### [YOUR TASK]
Reproduce the listing below verbatim.

(Object modeling scripts)
━━━━━━

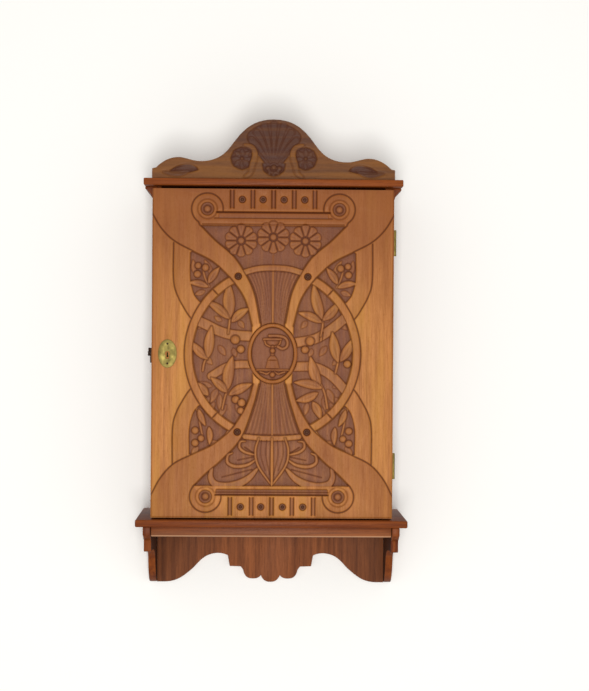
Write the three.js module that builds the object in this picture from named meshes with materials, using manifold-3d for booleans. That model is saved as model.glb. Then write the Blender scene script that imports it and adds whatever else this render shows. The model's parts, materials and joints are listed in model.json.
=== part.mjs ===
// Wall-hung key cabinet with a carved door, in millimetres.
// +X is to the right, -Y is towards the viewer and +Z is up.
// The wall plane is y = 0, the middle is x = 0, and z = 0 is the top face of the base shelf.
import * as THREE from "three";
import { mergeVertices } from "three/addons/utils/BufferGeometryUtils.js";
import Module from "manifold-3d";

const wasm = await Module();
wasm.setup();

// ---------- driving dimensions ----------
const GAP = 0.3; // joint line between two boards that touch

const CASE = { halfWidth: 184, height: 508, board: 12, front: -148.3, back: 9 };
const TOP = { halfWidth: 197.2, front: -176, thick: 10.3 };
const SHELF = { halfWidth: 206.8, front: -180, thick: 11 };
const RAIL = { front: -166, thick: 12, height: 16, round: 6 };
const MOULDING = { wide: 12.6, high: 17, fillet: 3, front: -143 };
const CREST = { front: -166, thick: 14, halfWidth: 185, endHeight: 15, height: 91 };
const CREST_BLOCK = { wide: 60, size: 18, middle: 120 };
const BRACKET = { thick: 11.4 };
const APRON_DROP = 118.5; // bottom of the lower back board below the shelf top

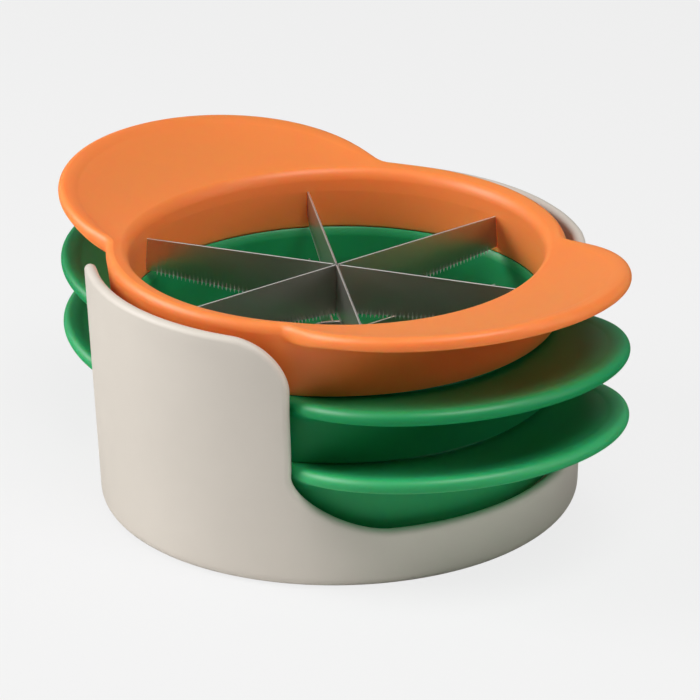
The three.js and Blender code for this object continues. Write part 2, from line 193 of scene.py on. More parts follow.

━━━━━━

### [WRITTEN RESPONSE]
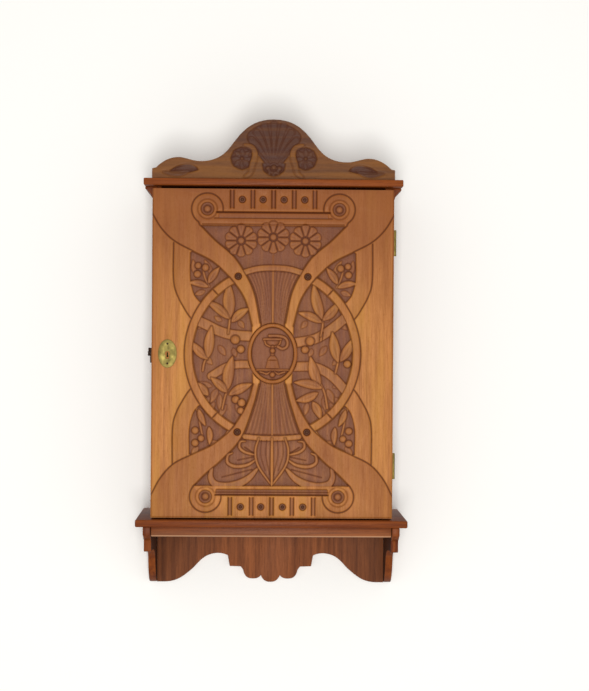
Write the three.js module that builds the object in this picture from named meshes with materials, using manifold-3d for booleans. That model is saved as model.glb. Then write the Blender scene script that imports it and adds whatever else this render shows. The model's parts, materials and joints are listed in model.json.
=== part.mjs ===
// Wall-hung key cabinet with a carved door, in millimetres.
// +X is to the right, -Y is towards the viewer and +Z is up.
// The wall plane is y = 0, the middle is x = 0, and z = 0 is the top face of the base shelf.
import * as THREE from "three";
import { mergeVertices } from "three/addons/utils/BufferGeometryUtils.js";
import Module from "manifold-3d";

const wasm = await Module();
wasm.setup();

// ---------- driving dimensions ----------
const GAP = 0.3; // joint line between two boards that touch

const CASE = { halfWidth: 184, height: 508, board: 12, front: -148.3, back: 9 };
const TOP = { halfWidth: 197.2, front: -176, thick: 10.3 };
const SHELF = { halfWidth: 206.8, front: -180, thick: 11 };
const RAIL = { front: -166, thick: 12, height: 16, round: 6 };
const MOULDING = { wide: 12.6, high: 17, fillet: 3, front: -143 };
const CREST = { front: -166, thick: 14, halfWidth: 185, endHeight: 15, height: 91 };
const CREST_BLOCK = { wide: 60, size: 18, middle: 120 };
const BRACKET = { thick: 11.4 };
const APRON_DROP = 118.5; // bottom of the lower back board below the shelf top

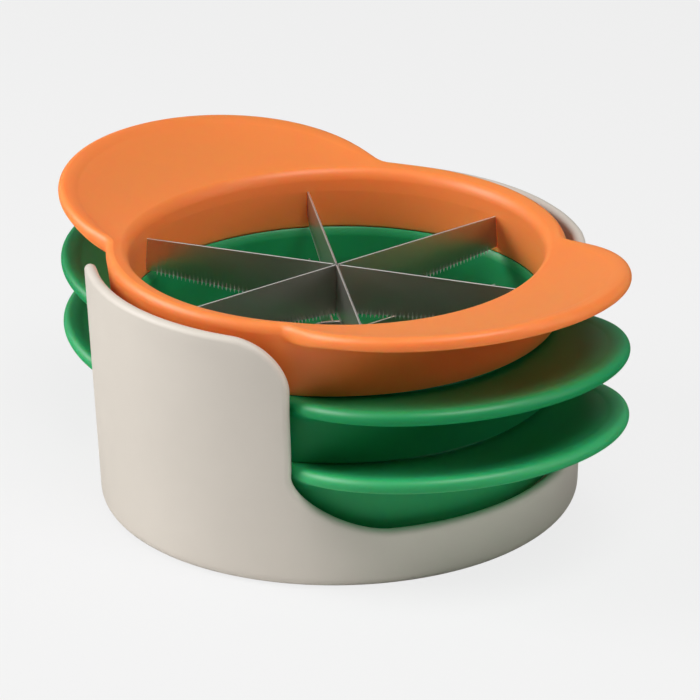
The three.js and Blender code for this object continues. Write part 2, from line 193 of scene.py on. More parts follow.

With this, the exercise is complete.